### WRITTEN REQUEST
Please output exactly the lines of the material from the first through the line containing "from mathutils import Matrix, Vector", and nothing more.

### SUPPLIED ENTRIES

/---

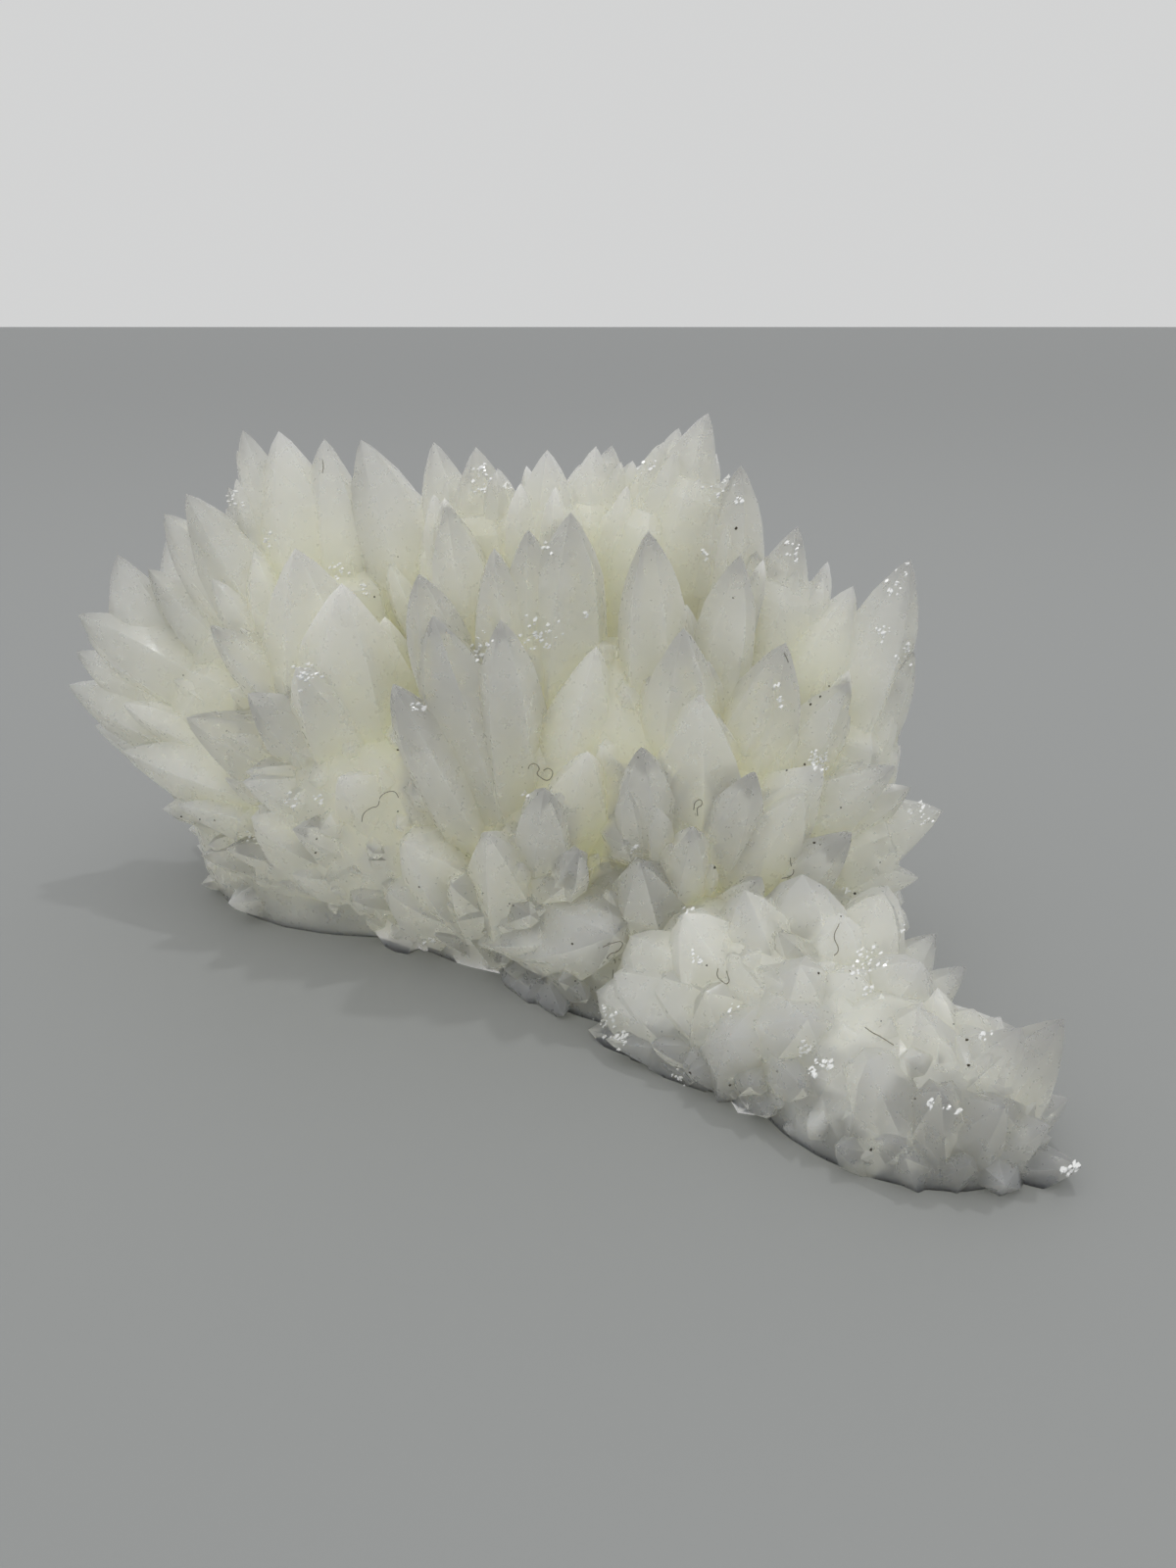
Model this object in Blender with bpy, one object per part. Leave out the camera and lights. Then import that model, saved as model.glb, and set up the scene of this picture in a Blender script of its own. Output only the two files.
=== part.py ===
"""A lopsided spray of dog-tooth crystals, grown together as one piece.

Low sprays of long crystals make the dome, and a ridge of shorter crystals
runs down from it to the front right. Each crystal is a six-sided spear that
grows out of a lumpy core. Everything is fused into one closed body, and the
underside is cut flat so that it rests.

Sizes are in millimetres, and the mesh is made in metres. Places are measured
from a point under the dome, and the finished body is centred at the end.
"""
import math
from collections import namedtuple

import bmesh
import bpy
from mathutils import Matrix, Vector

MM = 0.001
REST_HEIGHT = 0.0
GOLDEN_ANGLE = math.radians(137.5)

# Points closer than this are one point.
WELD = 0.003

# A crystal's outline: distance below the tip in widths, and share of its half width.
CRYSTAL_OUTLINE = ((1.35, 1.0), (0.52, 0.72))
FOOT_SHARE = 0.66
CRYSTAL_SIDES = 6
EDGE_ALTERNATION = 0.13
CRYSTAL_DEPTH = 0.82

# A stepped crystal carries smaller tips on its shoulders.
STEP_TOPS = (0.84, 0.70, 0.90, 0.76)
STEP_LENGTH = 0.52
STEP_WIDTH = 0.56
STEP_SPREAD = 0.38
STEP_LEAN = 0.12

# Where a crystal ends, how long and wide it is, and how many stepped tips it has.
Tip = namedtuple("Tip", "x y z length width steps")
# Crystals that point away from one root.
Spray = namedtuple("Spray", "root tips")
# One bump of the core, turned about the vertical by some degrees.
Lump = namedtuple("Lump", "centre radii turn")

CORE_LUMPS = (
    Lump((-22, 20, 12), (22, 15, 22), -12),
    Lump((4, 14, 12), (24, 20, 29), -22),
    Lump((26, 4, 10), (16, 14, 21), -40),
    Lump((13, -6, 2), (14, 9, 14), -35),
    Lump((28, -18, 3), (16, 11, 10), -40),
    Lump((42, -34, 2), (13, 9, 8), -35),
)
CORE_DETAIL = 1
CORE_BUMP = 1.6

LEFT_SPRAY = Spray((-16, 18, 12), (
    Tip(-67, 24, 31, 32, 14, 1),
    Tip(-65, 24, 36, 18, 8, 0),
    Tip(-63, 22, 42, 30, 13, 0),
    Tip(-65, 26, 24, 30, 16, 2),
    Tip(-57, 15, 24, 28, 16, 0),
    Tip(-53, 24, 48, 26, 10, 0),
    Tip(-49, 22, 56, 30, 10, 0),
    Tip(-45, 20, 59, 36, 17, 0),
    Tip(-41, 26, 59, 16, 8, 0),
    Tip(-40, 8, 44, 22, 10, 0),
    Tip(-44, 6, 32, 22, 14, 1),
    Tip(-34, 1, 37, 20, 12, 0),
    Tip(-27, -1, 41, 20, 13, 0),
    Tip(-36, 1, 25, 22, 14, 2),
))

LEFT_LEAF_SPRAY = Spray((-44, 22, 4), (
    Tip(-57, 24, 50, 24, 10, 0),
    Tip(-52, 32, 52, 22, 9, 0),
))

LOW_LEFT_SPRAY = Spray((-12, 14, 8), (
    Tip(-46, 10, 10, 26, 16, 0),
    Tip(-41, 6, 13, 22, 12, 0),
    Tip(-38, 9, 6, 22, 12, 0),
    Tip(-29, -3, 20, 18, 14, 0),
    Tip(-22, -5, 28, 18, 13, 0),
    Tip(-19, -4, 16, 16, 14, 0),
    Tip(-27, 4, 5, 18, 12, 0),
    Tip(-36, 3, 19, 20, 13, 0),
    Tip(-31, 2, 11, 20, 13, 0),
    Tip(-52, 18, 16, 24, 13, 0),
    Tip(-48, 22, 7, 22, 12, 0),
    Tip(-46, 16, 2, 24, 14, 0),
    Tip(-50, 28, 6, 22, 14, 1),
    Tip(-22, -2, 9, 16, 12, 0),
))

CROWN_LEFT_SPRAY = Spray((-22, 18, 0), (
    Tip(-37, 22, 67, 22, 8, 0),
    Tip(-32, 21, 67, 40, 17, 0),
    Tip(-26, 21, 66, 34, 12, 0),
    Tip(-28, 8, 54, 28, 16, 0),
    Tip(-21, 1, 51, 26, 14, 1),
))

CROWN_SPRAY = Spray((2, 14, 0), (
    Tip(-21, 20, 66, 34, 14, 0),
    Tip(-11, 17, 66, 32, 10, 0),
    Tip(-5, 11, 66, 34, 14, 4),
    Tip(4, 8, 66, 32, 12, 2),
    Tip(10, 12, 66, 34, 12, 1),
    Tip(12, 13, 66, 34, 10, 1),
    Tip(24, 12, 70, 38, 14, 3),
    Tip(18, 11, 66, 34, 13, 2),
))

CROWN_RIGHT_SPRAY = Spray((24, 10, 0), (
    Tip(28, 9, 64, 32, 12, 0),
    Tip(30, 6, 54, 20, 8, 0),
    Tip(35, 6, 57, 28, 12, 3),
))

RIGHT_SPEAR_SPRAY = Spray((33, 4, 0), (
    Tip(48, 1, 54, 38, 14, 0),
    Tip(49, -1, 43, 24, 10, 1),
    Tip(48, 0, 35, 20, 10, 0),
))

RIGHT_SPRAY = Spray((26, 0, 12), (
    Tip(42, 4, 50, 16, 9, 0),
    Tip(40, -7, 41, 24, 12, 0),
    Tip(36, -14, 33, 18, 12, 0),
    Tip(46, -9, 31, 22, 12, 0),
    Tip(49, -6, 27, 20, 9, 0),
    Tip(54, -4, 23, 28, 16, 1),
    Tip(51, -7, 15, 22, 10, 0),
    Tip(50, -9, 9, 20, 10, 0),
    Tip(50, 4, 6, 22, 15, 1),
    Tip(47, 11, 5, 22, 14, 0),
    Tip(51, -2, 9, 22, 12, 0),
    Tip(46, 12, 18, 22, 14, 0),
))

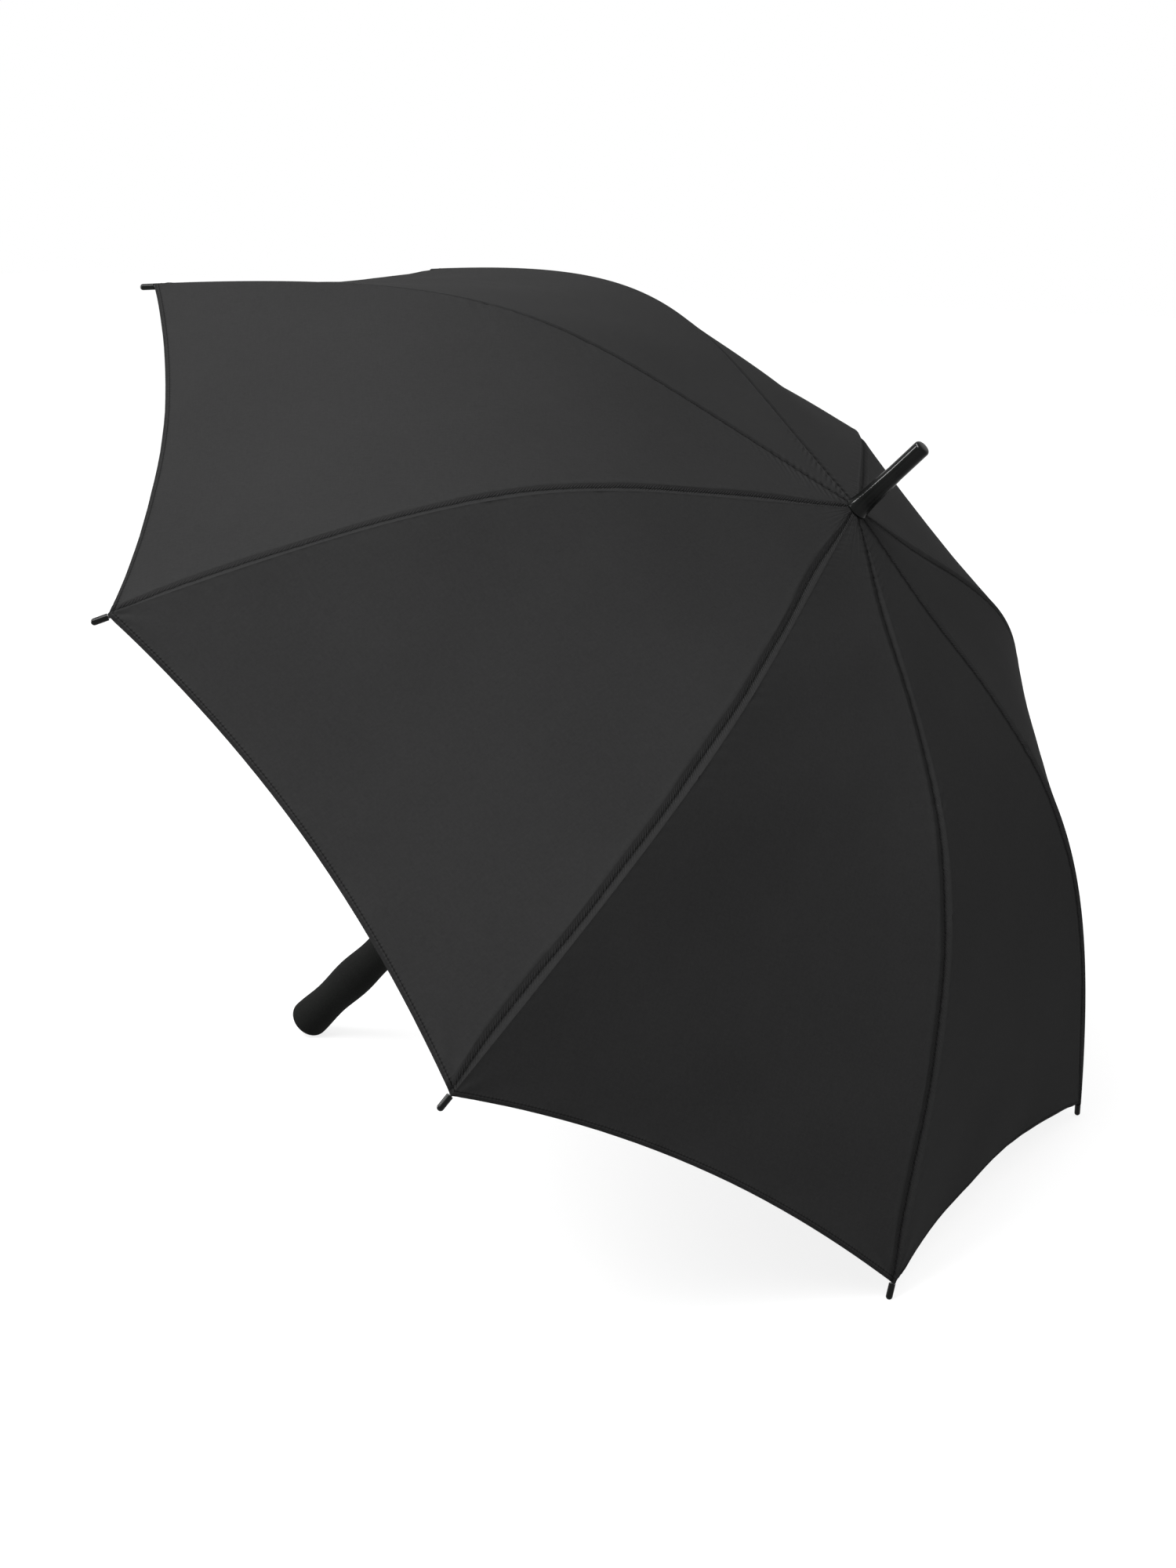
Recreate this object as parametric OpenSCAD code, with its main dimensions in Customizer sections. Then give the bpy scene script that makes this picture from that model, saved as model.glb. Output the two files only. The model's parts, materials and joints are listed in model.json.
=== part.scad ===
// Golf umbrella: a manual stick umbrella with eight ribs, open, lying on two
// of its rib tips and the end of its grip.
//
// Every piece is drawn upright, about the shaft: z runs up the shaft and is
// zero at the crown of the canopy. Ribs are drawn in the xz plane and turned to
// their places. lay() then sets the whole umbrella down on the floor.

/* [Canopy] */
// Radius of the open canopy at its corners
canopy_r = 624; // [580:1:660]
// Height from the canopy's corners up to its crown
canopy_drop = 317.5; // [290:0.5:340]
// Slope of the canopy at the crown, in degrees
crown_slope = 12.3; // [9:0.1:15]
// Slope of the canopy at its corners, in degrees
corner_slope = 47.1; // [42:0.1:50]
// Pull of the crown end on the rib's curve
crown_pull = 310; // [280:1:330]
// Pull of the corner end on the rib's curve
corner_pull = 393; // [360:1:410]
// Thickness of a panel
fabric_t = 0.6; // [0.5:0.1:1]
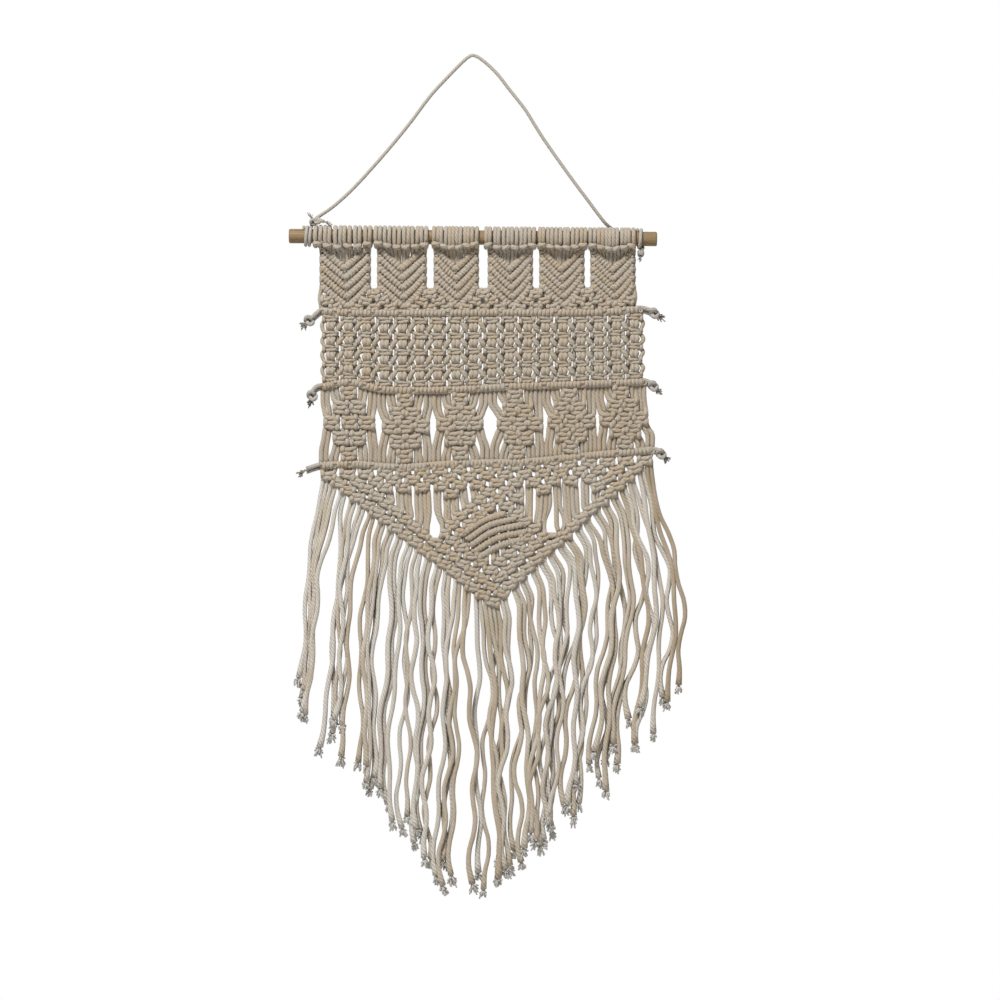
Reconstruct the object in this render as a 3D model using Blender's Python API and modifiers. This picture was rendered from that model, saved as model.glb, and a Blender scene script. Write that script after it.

\---

### WRITTEN SOLUTION
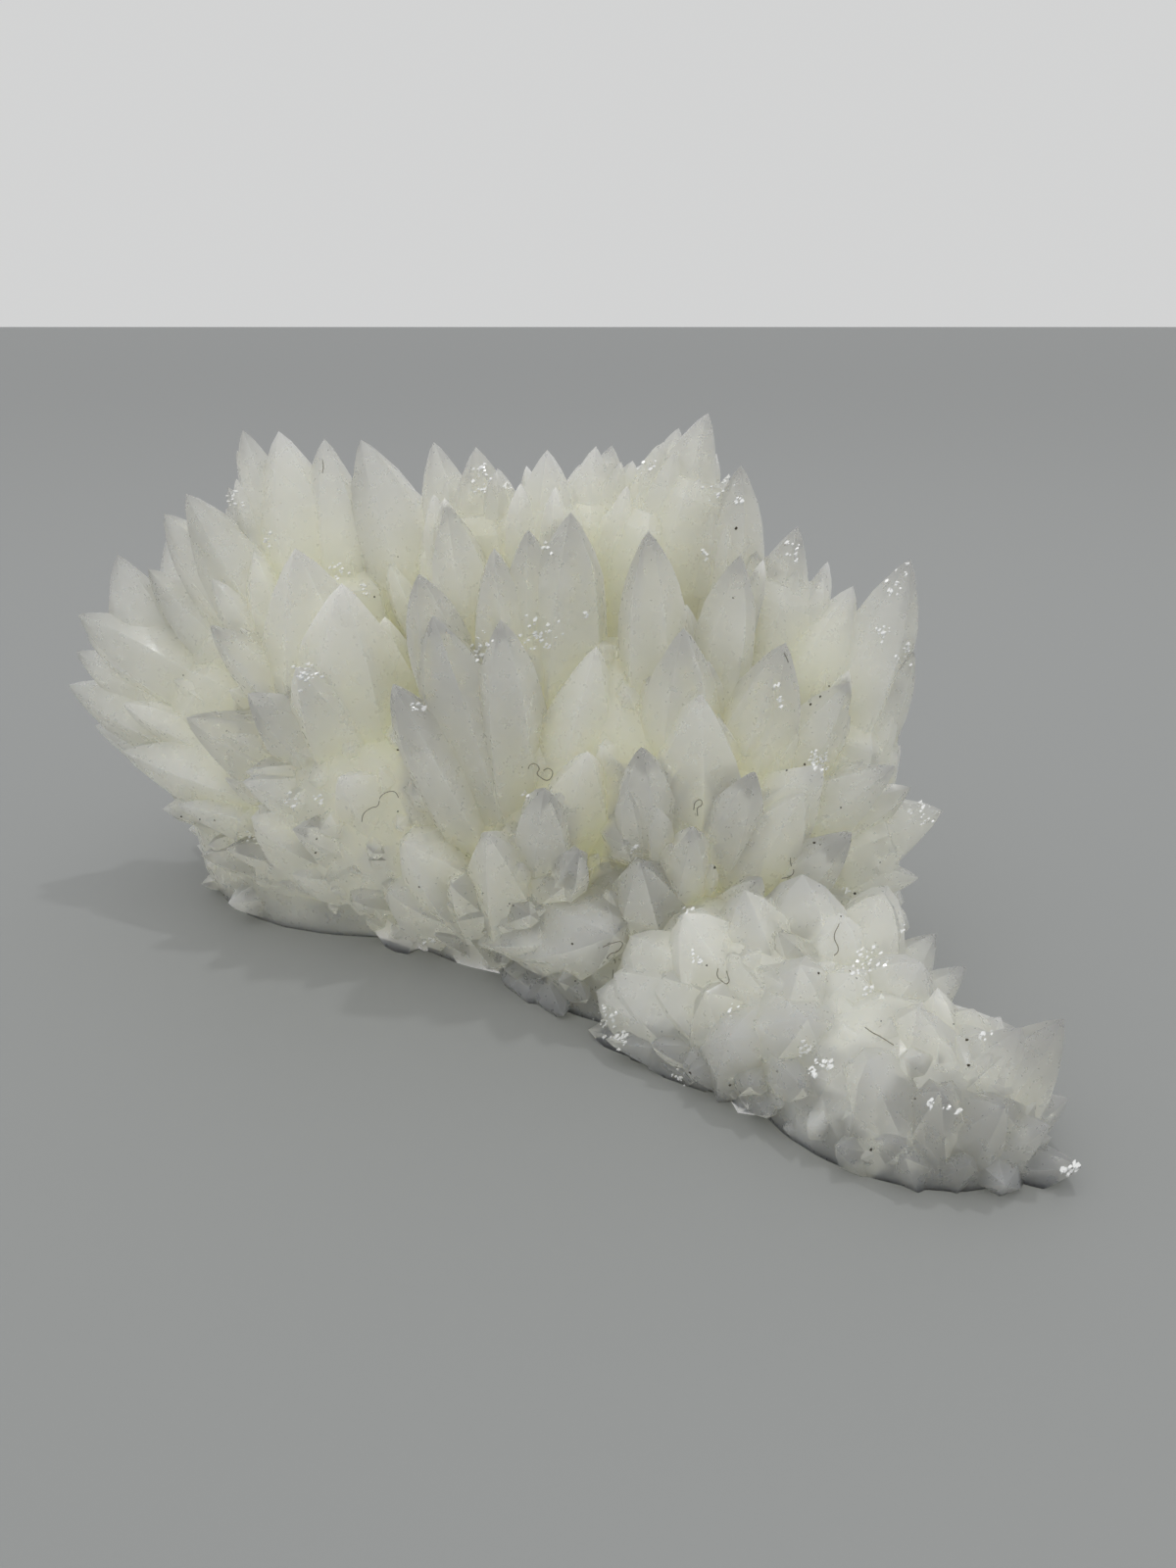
Model this object in Blender with bpy, one object per part. Leave out the camera and lights. Then import that model, saved as model.glb, and set up the scene of this picture in a Blender script of its own. Output only the two files.
=== part.py ===
"""A lopsided spray of dog-tooth crystals, grown together as one piece.

Low sprays of long crystals make the dome, and a ridge of shorter crystals
runs down from it to the front right. Each crystal is a six-sided spear that
grows out of a lumpy core. Everything is fused into one closed body, and the
underside is cut flat so that it rests.

Sizes are in millimetres, and the mesh is made in metres. Places are measured
from a point under the dome, and the finished body is centred at the end.
"""
import math
from collections import namedtuple

import bmesh
import bpy
from mathutils import Matrix, Vector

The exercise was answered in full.